Twincharging makes sense when the owner wants a broad, dense torque curve and is ready to pay for the engineering behind it. It also makes sense when the engine is small and the target is strong response without giving up top-end airflow.

It makes less sense when the car is a daily driver and the owner mainly wants a fun bump in power. In that case, a single turbo or single supercharger often gives a cleaner result, lower cost, easier servicing, and fewer tune-related surprises.

Goal Best Fit Why
Fast spool and easy packaging Single turbo Less hardware, easier control, strong top-end
Instant throttle response Single supercharger Boost tracks engine speed with no turbo lag
Wide torque band from low rpm to redline Twincharged setup Blower fills the bottom end while turbo carries the top
Daily street car with mild power target Single system Lower cost and simpler long-term ownership
Showpiece build or technical challenge Twincharged setup The layout is rare and rewarding when sorted well

Cost, Reliability, And Drivability

This is where most people change course. Twincharging does not just double the hardware. It raises the number of places a problem can hide. A boost leak, belt slip, heat soak, poor drain angle, shaky sensor signal, or rough calibration can all turn a stout build into a moody one.

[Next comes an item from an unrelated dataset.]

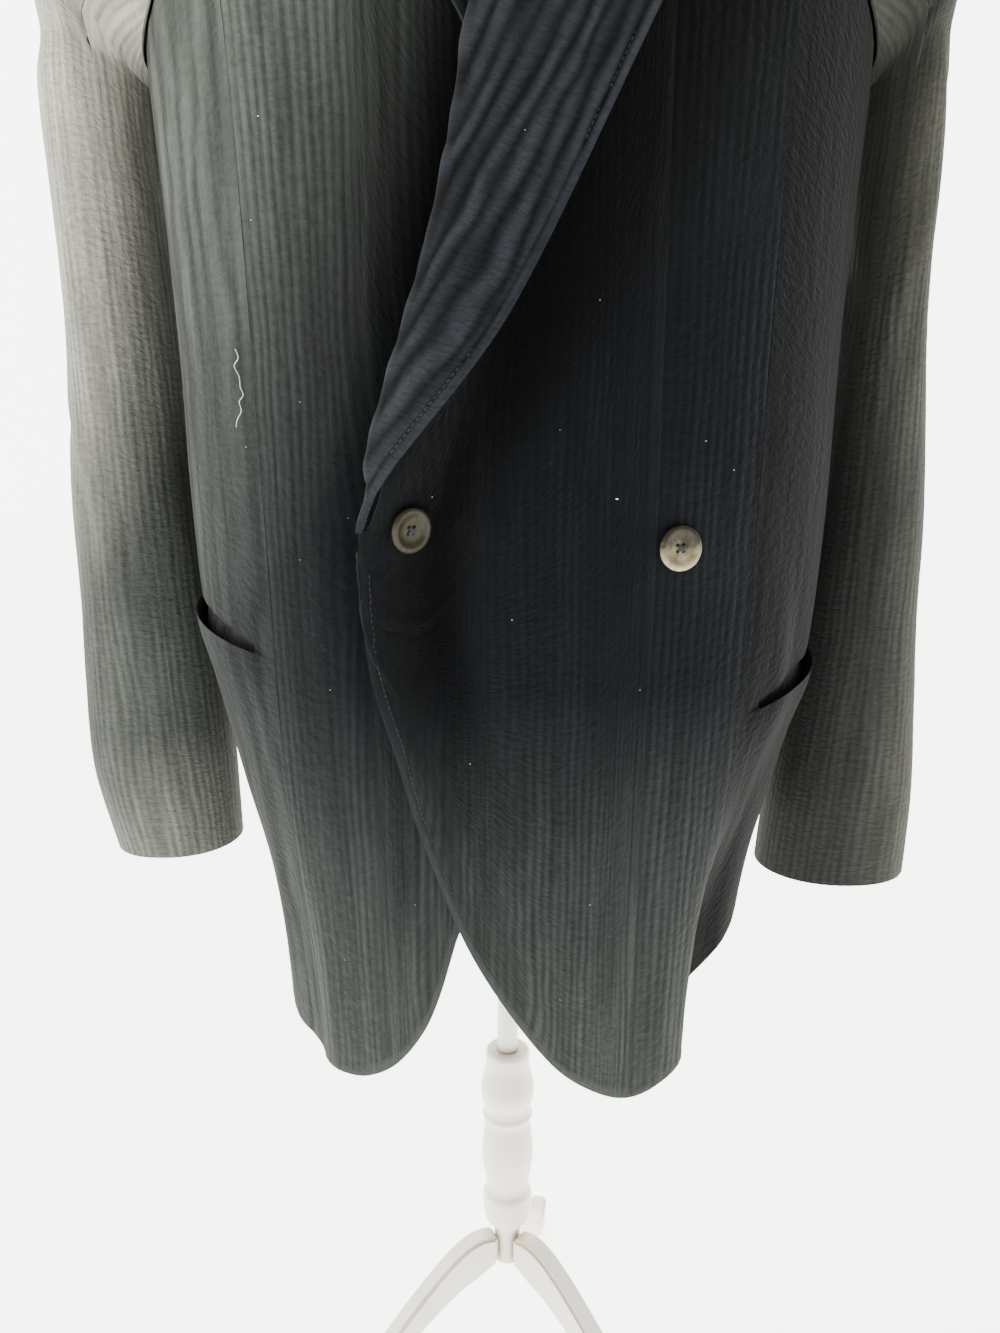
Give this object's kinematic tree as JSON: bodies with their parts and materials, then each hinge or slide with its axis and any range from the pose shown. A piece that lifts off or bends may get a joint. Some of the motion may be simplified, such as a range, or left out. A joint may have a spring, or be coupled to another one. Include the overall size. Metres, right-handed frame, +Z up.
{
  "type": "blazer on a dress form",
  "caption": "Double-breasted blazer of crinkled ribbed gauze, worn on a limbless dress form on a turned post with splayed legs.",
  "frame": {"origin": "on the floor, under the middle of the whole object's box", "axes": "+X to the wearer's left, +Y to the back, +Z up"},
  "size_m": [0.6136, 0.4706, 1.3123],
  "materials": {
    "gauze": "matte crinkled ribs",
    "horn": "polished horn",
    "form_cover": "smooth jersey",
    "stand_paint": "satin cream"
  },
  "bodies": {
    "root": {"front_left": "gauze", "front_right": "gauze", "side_left": "gauze", "side_right": "gauze", "back": "gauze", "sleeve_upper_left": "gauze", "sleeve_under_left": "gauze", "sleeve_upper_right": "gauze", "sleeve_under_right": "gauze", "lapel_left": "gauze", "lapel_right": "gauze", "collar": "gauze", "pocket_facing_left": "gauze", "pocket_facing_right": "gauze", "button_fastened": "horn", "button_outer": "horn", "form_torso": "form_cover", "form_neck_cap": "stand_paint", "pole": "stand_paint", "post": "stand_paint", "leg_left": "stand_paint", "leg_right": "stand_paint", "leg_back": "stand_paint"}
  },
  "joints": []
}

Cost climbs in layers. You pay for fabrication, charge pipes, brackets, intercooling, fuel parts, tuning hours, and the small fittings that never seem small once the invoices arrive. If the engine needs forged internals, the bill jumps again.

Drivability can still be great when the setup is sorted. The best twincharged cars feel full and smooth instead of peaky. The bad ones feel confused, with surging boost and odd transitions. That’s why the tune is not the last step. It is the step that decides whether the rest of the parts were worth buying.

What Most Owners Should Do Before Buying Parts

Start with the end goal, not the hardware list.

  1. Set a real power target and decide how the car will be used.
  2. Check compression, leak-down, fuel trims, cooling health, and oil pressure.
  3. Pick one boost device first unless you truly need both.
  4. Budget for tuning, dyno time, and fixes after first startup.
  5. Make sure the build can still meet the rules where the car is registered.

If you want the plain truth, yes, you can supercharge and turbo charge a car. It’s been done, and when it’s done right, it feels brilliant. Still, most owners are better served by one well-planned boost system than two stacked on the same engine. The smart move is not the wildest setup. It’s the one your engine, fuel, cooling, and wallet can carry for the long haul.